Agency workers to be paid equally as employees from the start of employment
The Agency Workers Regulations (AWR) 2010 provided that temporary workers employed for more than 12 weeks by the same employer have a right to the same pay and employment conditions as permanent staff.
However, on 6 April 2020 agency workers will have the right to the same pay and benefits as permanent staff from their first day of employment. This does not apply to agency workers already working for the employer.
Government responds to national minimum wage consultation on salaried hours work and salary sacrifice schemes
The Government has responded to a consultation launched in December 2018 on whether certain aspects of the national minimum wage (NMW) legislation should be amended to ensure that it does not inadvertently penalise employers.
Having considered over 100 responses to the consultation, the Government has announced that it will amend the NMW legislation to relax the current rules relating to "salaried hours work". This will allow employers to pay salaried hours workers on different payment cycles, to choose a calculation year for their workers, and to make premium payments to salaried hours workers. These changes are intended to come into force on 6 April 2020.
Although the Government has decided not to amend the NMW legislation in relation to salary sacrifice schemes, several measures have been announced to help employers understand the rules and drive compliance. These include improving the available guidance, waiving certain financial penalties for breach of the salary sacrifice rules, a resumption of the NMW Naming Scheme (subject to a higher arrears threshold), providing pro-active support for new, small businesses, and giving employers access to help directly from HMRC (via a telephone helpline and online).

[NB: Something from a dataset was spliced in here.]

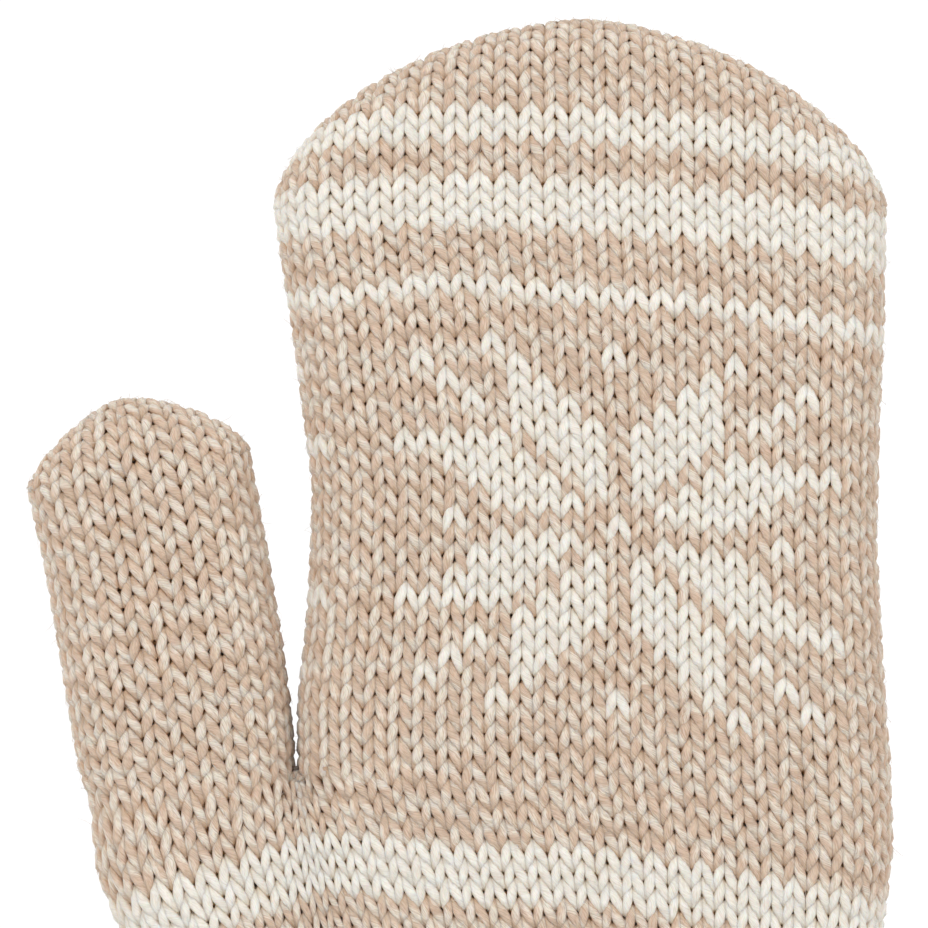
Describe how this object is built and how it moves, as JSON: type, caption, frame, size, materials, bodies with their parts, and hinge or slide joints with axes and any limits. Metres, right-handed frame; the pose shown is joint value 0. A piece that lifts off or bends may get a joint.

New guidance from ACAS for employers and workers on use of NDA’s
On 10 February 2020, ACAS published new guidance on the use of non-disclosure agreements (NDAs). This is intended to help employers and employees understand exactly what an NDA is and when it may be appropriate or inappropriate to use one. It is relevant to any type of case, and not limited to those involving discrimination or harassment.
The Guidance confirms that an NDA cannot prevent whistleblowing, nor the reporting of a crime to police. Further examples given of situations in which NDAs should not be used include to cover up misconduct, to avoid addressing workplace issues or to mislead individuals.

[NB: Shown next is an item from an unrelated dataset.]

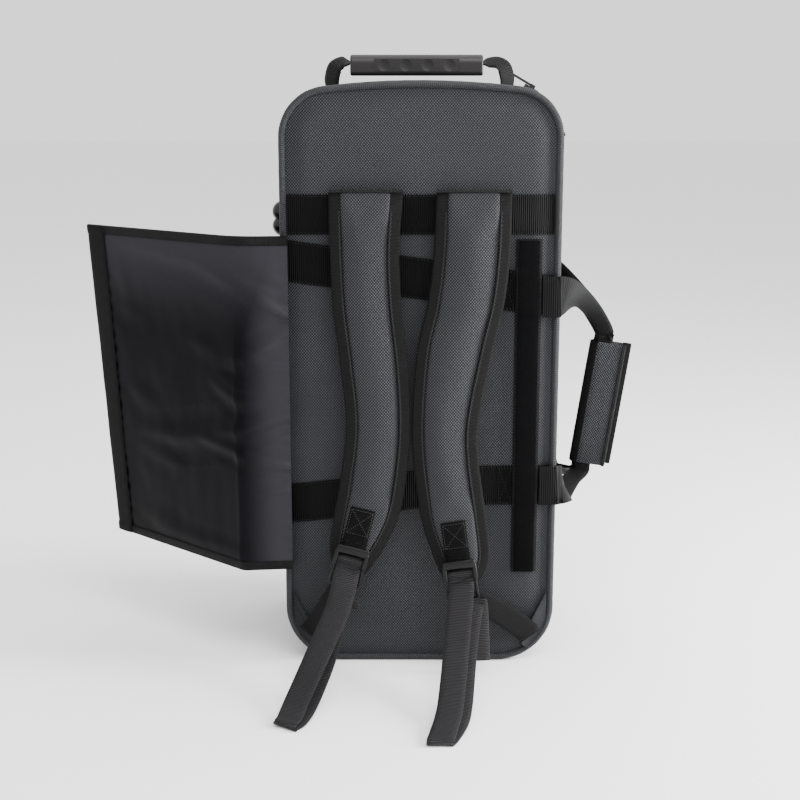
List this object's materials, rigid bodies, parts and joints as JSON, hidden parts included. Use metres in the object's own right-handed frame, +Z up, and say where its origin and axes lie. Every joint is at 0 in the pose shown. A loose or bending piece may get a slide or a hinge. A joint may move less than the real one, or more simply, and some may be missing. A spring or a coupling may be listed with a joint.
{
  "type": "trumpet case",
  "caption": "Upright soft-shell trumpet case with zipped hinged lid, backpack straps, side storage flap, moulded bed, top grip and wrapped side handle.",
  "frame": {"origin": "centre of the case's flat bottom end, on the back shell", "axes": "+Z up, +X to the right seen from the back panel, -Y out of the back panel with the shoulder straps, +Y out of the lid"},
  "size_m": [0.5612, 0.4046, 0.604],
  "materials": {
    "case_cloth": "ballistic nylon, matt",
    "piping_cloth": "woven cord cover, matt",
    "black_webbing": "ribbed webbing",
    "pad_binding_cloth": "ribbed binding tape",
    "pad_cloth": "ballistic nylon, matt",
    "flap_lining": "smooth nylon, satin",
    "fastening_strip": "hook and loop pile",
    "zipper_tape": "woven tape",
    "bed_plush": "plush over foam",
    "buckle_plastic": "gloss",
    "zipper_metal": "black gloss lacquer",
    "grip_rubber": "satin",
    "bumper_rubber": "gloss"
  },
  "bodies": {
    "case_back": {"back_shell": "case_cloth", "back_piping": "piping_cloth", "back_zipper_tape": "zipper_tape", "hinge_strip_back": "black_webbing", "hinge_fabric": "black_webbing", "back_foot_upper": "bumper_rubber", "back_foot_lower": "bumper_rubber", "top_band": "black_webbing", "upper_handle_band": "black_webbing", "lower_handle_band": "black_webbing", "loop_strip": "fastening_strip", "corner_patch_left": "black_webbing", "corner_patch_right": "black_webbing", "anchor_webbing_left": "black_webbing", "anchor_webbing_right": "black_webbing", "instrument_bed": "bed_plush", "top_anchor_left": "black_webbing", "top_anchor_right": "black_webbing", "top_loop_left": "black_webbing", "top_loop_right": "black_webbing", "side_handle_back": "black_webbing"},
    "lid": {"lid_shell": "case_cloth", "lid_piping": "piping_cloth", "lid_zipper_tape": "zipper_tape", "hinge_strip_lid": "black_webbing", "lid_foot_upper": "bumper_rubber", "lid_foot_lower": "bumper_rubber", "lid_pad": "bed_plush", "front_pocket": "case_cloth", "pocket_zipper": "zipper_tape", "side_handle_lid": "black_webbing"},
    "pocket_pull": {"pocket_slider": "zipper_metal"},
    "top_handle": {"top_grip": "grip_rubber", "grip_inset_back": "grip_rubber", "grip_inset_front": "grip_rubber"},
    "side_grip": {"grip_wrap": "case_cloth"},
    "grip_leaf": {"grip_wrap_leaf": "case_cloth"},
    "zip_slider_low": {"slider_low": "zipper_metal"},
    "zip_pull_low": {"pull_low": "zipper_metal"},
    "zip_slider_high": {"slider_high": "zipper_metal"},
    "zip_pull_high": {"pull_high": "zipper_metal"},
    "flap_base": {"flap_side": "flap_lining", "flap_fold_crease": "flap_lining"},
    "flap_middle": {"flap_panel": "flap_lining", "flap_edge_crease": "flap_lining"},
    "flap_tip": {"flap_edge": "flap_lining", "hook_strip": "fastening_strip"},
    "strap_left": {"strap_pad_left": "pad_cloth", "pad_binding_left": "pad_binding_cloth", "strap_tab_left": "black_webbing"},
    "strap_right": {"strap_pad_right": "pad_cloth", "pad_binding_right": "pad_binding_cloth", "strap_tab_right": "black_webbing"},
    "strap_end_left": {"buckle_left": "buckle_plastic", "strap_tail_left": "black_webbing"},
    "strap_end_right": {"buckle_right": "buckle_plastic", "strap_tail_right": "black_webbing"}
  },
  "joints": [
    {"name": "lid_hinge", "type": "hinge", "parent": "case_back", "child": "lid", "pos_m": [-0.1388, 0.017, 0.2945], "axis": [0, 0, -1], "range_deg": [-140, 0], "deforming": ["hinge_fabric", "side_handle_lid"]},
    {"name": "pocket_zip", "type": "slide", "parent": "lid", "child": "pocket_pull", "axis": [1, 0, 0], "range_m": [0, 0.135]},
    {"name": "top_handle_swing", "type": "hinge", "parent": "case_back", "child": "top_handle", "pos_m": [-0.004, -0.04, 0.579], "axis": [1, 0, 0], "range_deg": [-25, 25], "deforming": ["top_loop_left", "top_loop_right"]},
    {"name": "side_grip_swing", "type": "hinge", "parent": "case_back", "child": "side_grip", "pos_m": [0.137, 0.017, 0.246], "axis": [0, 0, 1], "range_deg": [-25, 25], "deforming": ["side_handle_back"]},
    {"name": "grip_leaf_opening", "type": "hinge", "parent": "side_grip", "child": "grip_leaf", "pos_m": [0.17028, 0.0216, 0.18282], "axis": [0.1472, 0, 0.9891], "range_deg": [0, 120]},
    {"name": "zip_low_run", "type": "hinge", "parent": "case_back", "child": "zip_slider_low", "pos_m": [0.087, 0.017, 0.5267], "axis": [0, 1, 0], "range_deg": [-10, 24]},
    {"name": "zip_low_pull", "type": "hinge", "parent": "zip_slider_low", "child": "zip_pull_low", "pos_m": [0.13679, 0.017, 0.54886], "axis": [0, -1, 0], "range_deg": [0, 140]},
    {"name": "zip_high_run", "type": "hinge", "parent": "case_back", "child": "zip_slider_high", "pos_m": [0.087, 0.017, 0.5267], "axis": [0, 1, 0], "range_deg": [-24, 0]},
    {"name": "zip_high_pull", "type": "hinge", "parent": "zip_slider_high", "child": "zip_pull_high", "pos_m": [0.11425, 0.017, 0.57389], "axis": [0, 1, 0], "range_deg": [0, 140]},
    {"name": "flap_root", "type": "hinge", "parent": "case_back", "child": "flap_base", "pos_m": [-0.128, -0.0973, 0.2675], "axis": [0, 0, -1], "range_deg": [-93, 6]},
    {"name": "flap_fold", "type": "hinge", "parent": "flap_base", "child": "flap_middle", "pos_m": [-0.17571, -0.10257, 0.2675], "axis": [0, 0, -1], "range_deg": [-119.6, 7.8], "deforming": ["flap_fold_crease"]},
    {"name": "flap_edge_fold", "type": "hinge", "parent": "flap_middle", "child": "flap_tip", "pos_m": [-0.29623, -0.0067, 0.2675], "axis": [0, 0, -1], "range_deg": [-34.1, 2.3], "deforming": ["flap_edge_crease"]},
    {"name": "strap_left_swing", "type": "hinge", "parent": "case_back", "child": "strap_left", "pos_m": [-0.052, -0.09705, 0.478], "axis": [-1, 0, 0], "range_deg": [0, 15], "deforming": ["anchor_webbing_left"]},
    {"name": "strap_end_left_tilt", "type": "hinge", "parent": "strap_left", "child": "strap_end_left", "pos_m": [-0.0666, -0.12726, 0.12903], "axis": [-0.9681, 0.0116, 0.2501], "range_deg": [0, 20]},
    {"name": "strap_right_swing", "type": "hinge", "parent": "case_back", "child": "strap_right", "pos_m": [0.05, -0.09705, 0.478], "axis": [-1, 0, 0], "range_deg": [0, 15], "deforming": ["anchor_webbing_right"]},
    {"name": "strap_end_right_tilt", "type": "hinge", "parent": "strap_right", "child": "strap_end_right", "pos_m": [0.0377, -0.1279, 0.11504], "axis": [-0.9903, -0.0065, -0.139], "range_deg": [0, 20]}
  ],
  "couplings": [
    {"joint": "flap_fold", "follows": "flap_root", "ratio": 1.285},
    {"joint": "flap_edge_fold", "follows": "flap_root", "ratio": 0.366}
  ]
}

ACAS advises employers to consider alternatives to an NDA, such as relying on workplace policies or procedures (for instance, whistleblowing or disciplinary and grievance procedures) and creating a good workplace culture, in which employees feel that they are able to speak openly about issues they encounter, with the knowledge that these concerns will be listened to and addressed appropriately.

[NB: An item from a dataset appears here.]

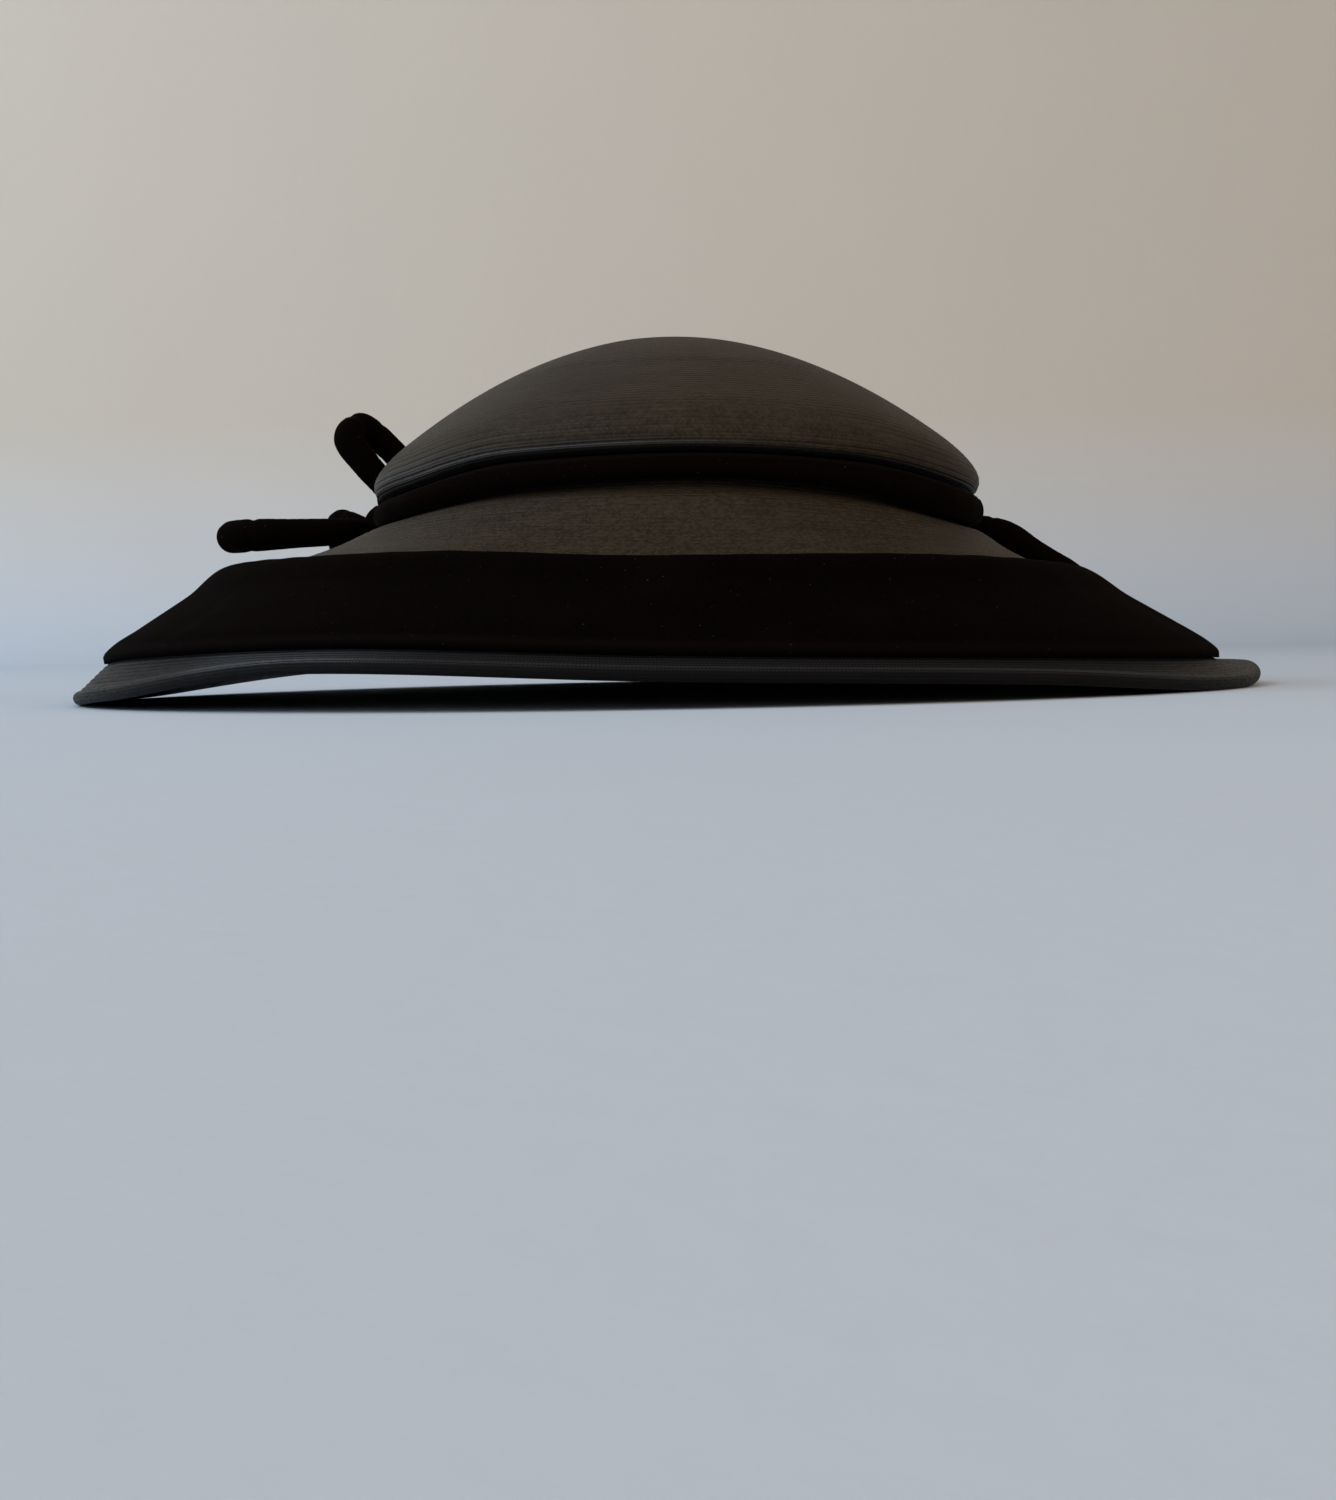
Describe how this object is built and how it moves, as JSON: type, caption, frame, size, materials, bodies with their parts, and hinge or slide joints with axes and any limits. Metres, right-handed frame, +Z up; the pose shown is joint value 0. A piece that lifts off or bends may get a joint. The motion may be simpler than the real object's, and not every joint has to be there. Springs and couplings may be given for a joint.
{
  "type": "wide-brim hat",
  "caption": "Wide-brim dress hat: shallow domed straw crown over a sloping straw brim, with a wide velvet brim band and a padded velvet crown band tied in a bow.",
  "frame": {"origin": "on the ground, under the middle of the brim's outline", "axes": "+Z up; -Y towards the front of the hat; -X towards the side that carries the bow"},
  "size_m": [0.3656, 0.374, 0.11],
  "materials": {
    "straw_crown": "fine woven straw, dyed charcoal and lightly varnished",
    "straw_brim": "fine woven straw, dyed charcoal and lightly varnished",
    "velvet_brim": "black pile velvet, bias cut",
    "velvet_rouleau": "black pile velvet over a soft cord"
  },
  "bodies": {
    "root": {"crown": "straw_crown", "brim": "straw_brim", "brim_velvet_band": "velvet_brim", "crown_band": "velvet_rouleau", "bow_knot": "velvet_rouleau", "bow_loop_upper": "velvet_rouleau", "bow_loop_left": "velvet_rouleau", "bow_tail_back": "velvet_rouleau", "band_tail": "velvet_rouleau"}
  },
  "joints": []
}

Where these alternatives do not avoid difficulties, ACAS urges employers to consider NDAs on a case-by-case basis to determine if they are definitely needed and whether they would cause any serious moral or ethical issues or any other negative outcomes.
Lastly, the Guidance gives some information about situations in which it may be appropriate to use an NDA. These include:
• To keep some details of an agreement confidential (for example, the settlement figure in a settlement agreement), or to keep the entire existence of an agreement confidential.
• To protect information belonging to an organisation, including where an organisation needs special protection for intellectual property or client information, and to keep facts known by a worker about an organisation confidential.
• To prevent derogatory statements being made about an employer or worker, or to help protect someone if the details of a dispute became known.
Where employers are concerned about using an NDA, ACAS advises that they should seek legal advice.
Ishola V Transport for London  EWCA Civ 112
The Court of Appeal has upheld the decision of the Employment Tribunal and Employment Appeal Tribunal that an employer’s failure to resolve an employee’s grievance prior to dismissal was not a “provision, criterion or practice” (PCP) requiring the employee to return to work without a proper investigation into that grievance. Giving the leading judgment, Lady Justice Simler held that a one-off act by an employer in the course of dealing with a single employee may amount to a PCP under the Equality Act 2010. However, not all such acts will qualify as a PCP. Taking into account the natural meaning of the words "provision, criterion or practice", there needs to be some form of continuum in the sense of how things generally are or will be done by the employer. No PCP will be established in relation to a one-off act in an individual case where there is no indication that the decision would apply in future.
In circumstances where there was no evidence or finding that the employer's failure to investigate grievances before the employee's dismissal was the way things were generally done or would be done in the future, the Tribunal had been entitled to find that this was a one-off act in the course of dealings with that particular employee and that no PCP was made out.
Care should be taken in applying the decision in this case. It does not mean that it will always be safe to insist on an employer disposing of an employee grievance before dismissing that employee. Whilst such action may not constitute a PCP, there is a real risk if falling foul of the general rules of unfair dismissal and caution dictates that it is much safer to dispose of an employee grievance befor taking or continuing disciplinary action.
Solicitor wins age discrimination case after he was denied job for being “expensive”
A Manchester Employment Tribunal has ruled that a senior solicitor, Raymond Levy, was discriminated against because of his age after his application for a job at a law firm was rejected because he was "expensive". Following its rejection of Levy, the firm had altered the job requirements to suit a more junior solicitor. The Tribunal held that, in this instance, "expensive" was "synonymous with his being an experienced and older solicitor".
However, the Tribunal reduced Levy's compensation award on the basis that a "clash of personalities" upon his arrival at the firm would have meant that the appointment would only have lasted for one month before he was given a week's notice. In addition, the Tribunal noted that the firm had ceased to carry out work in the claimant's area of law in the months following the interview. As a result, the tribunal ordered the firm to pay Levy £13,188 for loss of earnings, injury to feelings, aggravated damages and interest.
Whilst an interesting decision, it is one which turns on its particular facts and should not be interpreted as meaning expensive always connotes older.